[Rows from a 3D modeling dataset]

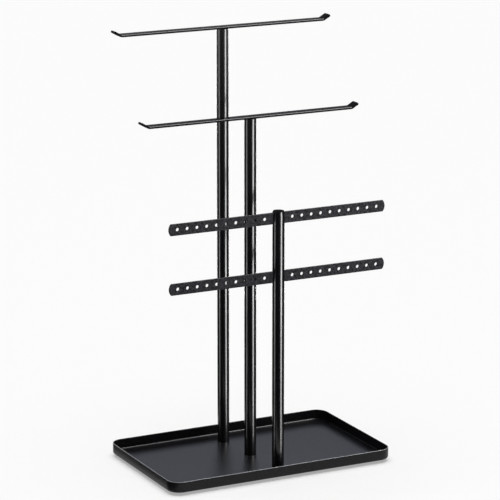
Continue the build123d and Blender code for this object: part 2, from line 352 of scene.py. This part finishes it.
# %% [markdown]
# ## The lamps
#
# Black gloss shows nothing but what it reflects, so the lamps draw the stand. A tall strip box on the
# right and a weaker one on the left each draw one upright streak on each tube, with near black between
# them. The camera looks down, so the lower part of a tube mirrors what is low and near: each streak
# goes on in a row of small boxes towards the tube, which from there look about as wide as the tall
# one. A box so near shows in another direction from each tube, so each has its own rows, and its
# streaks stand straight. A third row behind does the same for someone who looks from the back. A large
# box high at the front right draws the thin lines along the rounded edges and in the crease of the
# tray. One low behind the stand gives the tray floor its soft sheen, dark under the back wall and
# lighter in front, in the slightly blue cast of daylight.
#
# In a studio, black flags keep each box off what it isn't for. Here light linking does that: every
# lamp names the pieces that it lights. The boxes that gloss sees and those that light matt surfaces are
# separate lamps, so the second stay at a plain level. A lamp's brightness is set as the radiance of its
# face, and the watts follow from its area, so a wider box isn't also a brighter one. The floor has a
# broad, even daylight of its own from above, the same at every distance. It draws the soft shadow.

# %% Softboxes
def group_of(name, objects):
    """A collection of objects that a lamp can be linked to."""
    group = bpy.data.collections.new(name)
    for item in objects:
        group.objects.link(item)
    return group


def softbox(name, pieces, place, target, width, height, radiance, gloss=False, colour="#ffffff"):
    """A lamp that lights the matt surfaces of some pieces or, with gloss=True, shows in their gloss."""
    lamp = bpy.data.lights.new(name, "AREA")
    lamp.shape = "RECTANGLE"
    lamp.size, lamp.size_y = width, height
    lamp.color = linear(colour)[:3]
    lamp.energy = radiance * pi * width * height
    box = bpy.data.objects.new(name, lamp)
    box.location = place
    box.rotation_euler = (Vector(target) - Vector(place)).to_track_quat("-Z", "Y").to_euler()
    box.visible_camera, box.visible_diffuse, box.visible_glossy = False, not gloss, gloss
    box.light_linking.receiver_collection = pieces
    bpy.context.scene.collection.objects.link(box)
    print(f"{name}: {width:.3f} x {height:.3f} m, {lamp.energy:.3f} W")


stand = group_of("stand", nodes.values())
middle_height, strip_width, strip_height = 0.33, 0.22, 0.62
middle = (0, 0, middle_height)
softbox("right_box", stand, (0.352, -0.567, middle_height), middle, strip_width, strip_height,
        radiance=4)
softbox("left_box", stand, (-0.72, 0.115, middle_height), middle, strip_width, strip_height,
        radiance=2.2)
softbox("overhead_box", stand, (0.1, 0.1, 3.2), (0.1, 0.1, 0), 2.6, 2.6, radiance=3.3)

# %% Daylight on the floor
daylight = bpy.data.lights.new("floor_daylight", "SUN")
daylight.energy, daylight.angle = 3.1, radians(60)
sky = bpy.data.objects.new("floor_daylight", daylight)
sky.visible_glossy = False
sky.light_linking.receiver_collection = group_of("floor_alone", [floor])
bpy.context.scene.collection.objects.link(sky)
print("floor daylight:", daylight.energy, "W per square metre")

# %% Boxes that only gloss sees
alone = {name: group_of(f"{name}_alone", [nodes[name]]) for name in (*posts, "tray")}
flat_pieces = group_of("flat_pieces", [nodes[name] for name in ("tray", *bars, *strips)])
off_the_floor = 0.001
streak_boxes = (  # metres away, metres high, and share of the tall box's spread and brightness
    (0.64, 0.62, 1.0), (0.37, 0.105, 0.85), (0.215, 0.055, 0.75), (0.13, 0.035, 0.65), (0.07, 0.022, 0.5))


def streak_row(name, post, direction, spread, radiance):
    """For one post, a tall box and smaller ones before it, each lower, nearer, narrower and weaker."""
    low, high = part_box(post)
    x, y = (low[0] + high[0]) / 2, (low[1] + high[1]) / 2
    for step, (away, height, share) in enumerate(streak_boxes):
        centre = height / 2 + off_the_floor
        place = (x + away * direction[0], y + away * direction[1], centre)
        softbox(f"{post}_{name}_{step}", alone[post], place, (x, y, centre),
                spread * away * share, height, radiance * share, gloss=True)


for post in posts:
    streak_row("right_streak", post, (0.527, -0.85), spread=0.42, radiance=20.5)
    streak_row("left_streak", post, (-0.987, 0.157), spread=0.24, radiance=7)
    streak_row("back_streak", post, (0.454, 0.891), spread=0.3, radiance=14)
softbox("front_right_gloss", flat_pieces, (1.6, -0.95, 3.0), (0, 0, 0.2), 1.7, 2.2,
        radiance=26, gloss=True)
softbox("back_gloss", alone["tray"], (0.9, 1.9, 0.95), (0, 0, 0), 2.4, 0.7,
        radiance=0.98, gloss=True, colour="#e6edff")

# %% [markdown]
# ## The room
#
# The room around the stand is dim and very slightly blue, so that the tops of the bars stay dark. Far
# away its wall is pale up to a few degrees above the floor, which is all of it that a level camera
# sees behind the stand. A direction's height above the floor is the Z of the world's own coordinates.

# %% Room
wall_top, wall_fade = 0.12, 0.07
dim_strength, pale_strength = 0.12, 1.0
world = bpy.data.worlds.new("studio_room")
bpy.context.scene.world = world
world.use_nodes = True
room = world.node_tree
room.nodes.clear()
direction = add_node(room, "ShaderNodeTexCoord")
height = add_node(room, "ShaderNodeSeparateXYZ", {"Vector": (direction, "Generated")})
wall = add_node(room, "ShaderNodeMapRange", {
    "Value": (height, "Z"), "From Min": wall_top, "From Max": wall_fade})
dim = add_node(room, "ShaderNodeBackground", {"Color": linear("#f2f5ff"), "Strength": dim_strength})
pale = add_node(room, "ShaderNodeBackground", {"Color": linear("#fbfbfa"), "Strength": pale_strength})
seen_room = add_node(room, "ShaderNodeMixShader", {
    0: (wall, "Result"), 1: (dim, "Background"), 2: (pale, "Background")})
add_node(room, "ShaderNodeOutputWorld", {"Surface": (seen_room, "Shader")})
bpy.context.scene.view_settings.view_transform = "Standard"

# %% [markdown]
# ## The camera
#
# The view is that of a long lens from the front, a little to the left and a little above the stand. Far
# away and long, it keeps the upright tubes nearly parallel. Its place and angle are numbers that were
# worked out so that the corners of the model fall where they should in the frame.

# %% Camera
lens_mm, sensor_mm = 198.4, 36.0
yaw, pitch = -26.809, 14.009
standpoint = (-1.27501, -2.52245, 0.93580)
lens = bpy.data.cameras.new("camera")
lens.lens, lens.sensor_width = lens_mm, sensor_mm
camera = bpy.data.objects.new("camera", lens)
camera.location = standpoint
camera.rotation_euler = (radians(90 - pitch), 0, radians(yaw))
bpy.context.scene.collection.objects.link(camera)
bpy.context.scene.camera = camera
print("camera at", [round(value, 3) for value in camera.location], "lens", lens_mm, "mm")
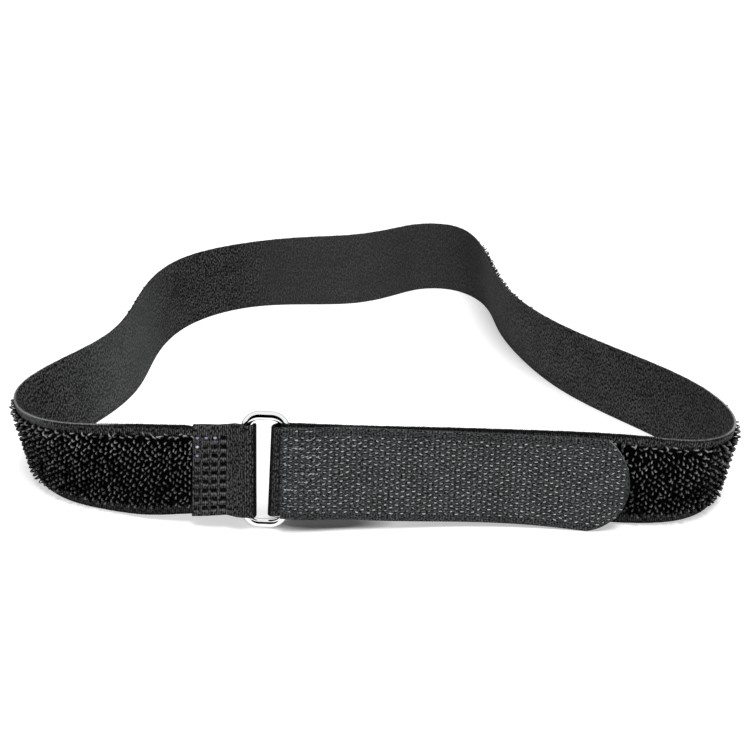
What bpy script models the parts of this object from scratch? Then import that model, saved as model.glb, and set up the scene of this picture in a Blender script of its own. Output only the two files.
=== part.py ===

# Exercise aim:
Reproduce the records in full, exactly as written.

# Correct answer:
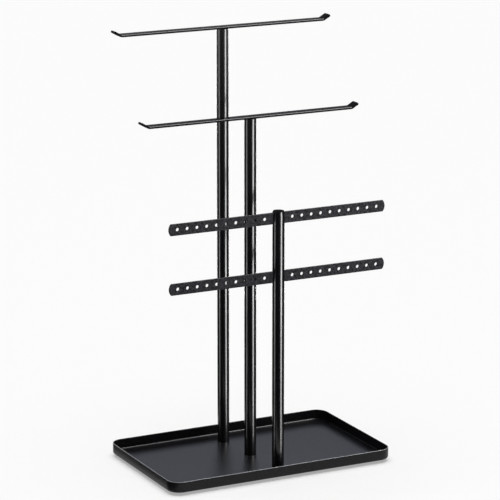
Continue the build123d and Blender code for this object: part 2, from line 352 of scene.py. This part finishes it.
# %% [markdown]
# ## The lamps
#
# Black gloss shows nothing but what it reflects, so the lamps draw the stand. A tall strip box on the
# right and a weaker one on the left each draw one upright streak on each tube, with near black between
# them. The camera looks down, so the lower part of a tube mirrors what is low and near: each streak
# goes on in a row of small boxes towards the tube, which from there look about as wide as the tall
# one. A box so near shows in another direction from each tube, so each has its own rows, and its
# streaks stand straight. A third row behind does the same for someone who looks from the back. A large
# box high at the front right draws the thin lines along the rounded edges and in the crease of the
# tray. One low behind the stand gives the tray floor its soft sheen, dark under the back wall and
# lighter in front, in the slightly blue cast of daylight.
#
# In a studio, black flags keep each box off what it isn't for. Here light linking does that: every
# lamp names the pieces that it lights. The boxes that gloss sees and those that light matt surfaces are
# separate lamps, so the second stay at a plain level. A lamp's brightness is set as the radiance of its
# face, and the watts follow from its area, so a wider box isn't also a brighter one. The floor has a
# broad, even daylight of its own from above, the same at every distance. It draws the soft shadow.

# %% Softboxes
def group_of(name, objects):
    """A collection of objects that a lamp can be linked to."""
    group = bpy.data.collections.new(name)
    for item in objects:
        group.objects.link(item)
    return group


def softbox(name, pieces, place, target, width, height, radiance, gloss=False, colour="#ffffff"):
    """A lamp that lights the matt surfaces of some pieces or, with gloss=True, shows in their gloss."""
    lamp = bpy.data.lights.new(name, "AREA")
    lamp.shape = "RECTANGLE"
    lamp.size, lamp.size_y = width, height
    lamp.color = linear(colour)[:3]
    lamp.energy = radiance * pi * width * height
    box = bpy.data.objects.new(name, lamp)
    box.location = place
    box.rotation_euler = (Vector(target) - Vector(place)).to_track_quat("-Z", "Y").to_euler()
    box.visible_camera, box.visible_diffuse, box.visible_glossy = False, not gloss, gloss
    box.light_linking.receiver_collection = pieces
    bpy.context.scene.collection.objects.link(box)
    print(f"{name}: {width:.3f} x {height:.3f} m, {lamp.energy:.3f} W")


stand = group_of("stand", nodes.values())
middle_height, strip_width, strip_height = 0.33, 0.22, 0.62
middle = (0, 0, middle_height)
softbox("right_box", stand, (0.352, -0.567, middle_height), middle, strip_width, strip_height,
        radiance=4)
softbox("left_box", stand, (-0.72, 0.115, middle_height), middle, strip_width, strip_height,
        radiance=2.2)
softbox("overhead_box", stand, (0.1, 0.1, 3.2), (0.1, 0.1, 0), 2.6, 2.6, radiance=3.3)

# %% Daylight on the floor
daylight = bpy.data.lights.new("floor_daylight", "SUN")
daylight.energy, daylight.angle = 3.1, radians(60)
sky = bpy.data.objects.new("floor_daylight", daylight)
sky.visible_glossy = False
sky.light_linking.receiver_collection = group_of("floor_alone", [floor])
bpy.context.scene.collection.objects.link(sky)
print("floor daylight:", daylight.energy, "W per square metre")

# %% Boxes that only gloss sees
alone = {name: group_of(f"{name}_alone", [nodes[name]]) for name in (*posts, "tray")}
flat_pieces = group_of("flat_pieces", [nodes[name] for name in ("tray", *bars, *strips)])
off_the_floor = 0.001
streak_boxes = (  # metres away, metres high, and share of the tall box's spread and brightness
    (0.64, 0.62, 1.0), (0.37, 0.105, 0.85), (0.215, 0.055, 0.75), (0.13, 0.035, 0.65), (0.07, 0.022, 0.5))


def streak_row(name, post, direction, spread, radiance):
    """For one post, a tall box and smaller ones before it, each lower, nearer, narrower and weaker."""
    low, high = part_box(post)
    x, y = (low[0] + high[0]) / 2, (low[1] + high[1]) / 2
    for step, (away, height, share) in enumerate(streak_boxes):
        centre = height / 2 + off_the_floor
        place = (x + away * direction[0], y + away * direction[1], centre)
        softbox(f"{post}_{name}_{step}", alone[post], place, (x, y, centre),
                spread * away * share, height, radiance * share, gloss=True)


for post in posts:
    streak_row("right_streak", post, (0.527, -0.85), spread=0.42, radiance=20.5)
    streak_row("left_streak", post, (-0.987, 0.157), spread=0.24, radiance=7)
    streak_row("back_streak", post, (0.454, 0.891), spread=0.3, radiance=14)
softbox("front_right_gloss", flat_pieces, (1.6, -0.95, 3.0), (0, 0, 0.2), 1.7, 2.2,
        radiance=26, gloss=True)
softbox("back_gloss", alone["tray"], (0.9, 1.9, 0.95), (0, 0, 0), 2.4, 0.7,
        radiance=0.98, gloss=True, colour="#e6edff")

# %% [markdown]
# ## The room
#
# The room around the stand is dim and very slightly blue, so that the tops of the bars stay dark. Far
# away its wall is pale up to a few degrees above the floor, which is all of it that a level camera
# sees behind the stand. A direction's height above the floor is the Z of the world's own coordinates.

# %% Room
wall_top, wall_fade = 0.12, 0.07
dim_strength, pale_strength = 0.12, 1.0
world = bpy.data.worlds.new("studio_room")
bpy.context.scene.world = world
world.use_nodes = True
room = world.node_tree
room.nodes.clear()
direction = add_node(room, "ShaderNodeTexCoord")
height = add_node(room, "ShaderNodeSeparateXYZ", {"Vector": (direction, "Generated")})
wall = add_node(room, "ShaderNodeMapRange", {
    "Value": (height, "Z"), "From Min": wall_top, "From Max": wall_fade})
dim = add_node(room, "ShaderNodeBackground", {"Color": linear("#f2f5ff"), "Strength": dim_strength})
pale = add_node(room, "ShaderNodeBackground", {"Color": linear("#fbfbfa"), "Strength": pale_strength})
seen_room = add_node(room, "ShaderNodeMixShader", {
    0: (wall, "Result"), 1: (dim, "Background"), 2: (pale, "Background")})
add_node(room, "ShaderNodeOutputWorld", {"Surface": (seen_room, "Shader")})
bpy.context.scene.view_settings.view_transform = "Standard"

# %% [markdown]
# ## The camera
#
# The view is that of a long lens from the front, a little to the left and a little above the stand. Far
# away and long, it keeps the upright tubes nearly parallel. Its place and angle are numbers that were
# worked out so that the corners of the model fall where they should in the frame.

# %% Camera
lens_mm, sensor_mm = 198.4, 36.0
yaw, pitch = -26.809, 14.009
standpoint = (-1.27501, -2.52245, 0.93580)
lens = bpy.data.cameras.new("camera")
lens.lens, lens.sensor_width = lens_mm, sensor_mm
camera = bpy.data.objects.new("camera", lens)
camera.location = standpoint
camera.rotation_euler = (radians(90 - pitch), 0, radians(yaw))
bpy.context.scene.collection.objects.link(camera)
bpy.context.scene.camera = camera
print("camera at", [round(value, 3) for value in camera.location], "lens", lens_mm, "mm")
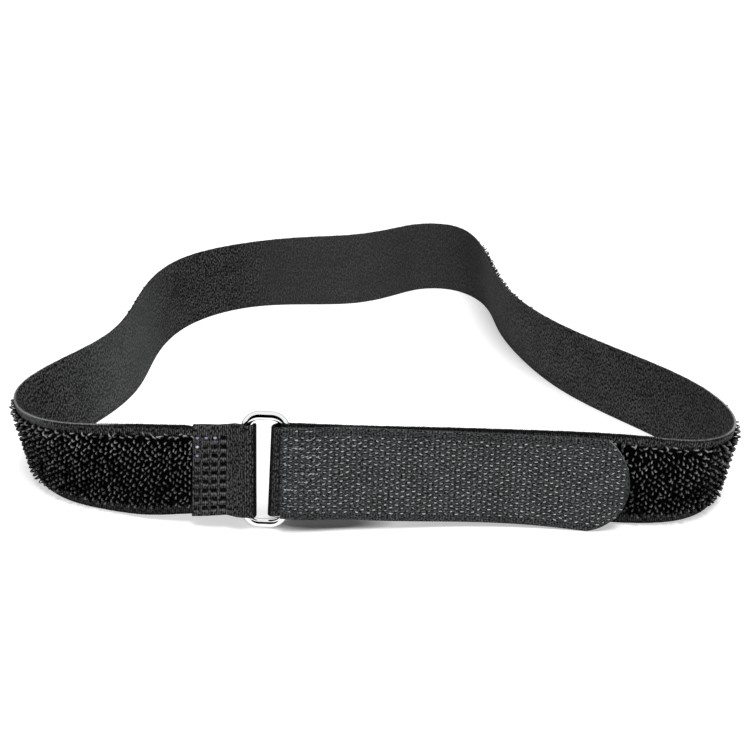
What bpy script models the parts of this object from scratch? Then import that model, saved as model.glb, and set up the scene of this picture in a Blender script of its own. Output only the two files.
=== part.py ===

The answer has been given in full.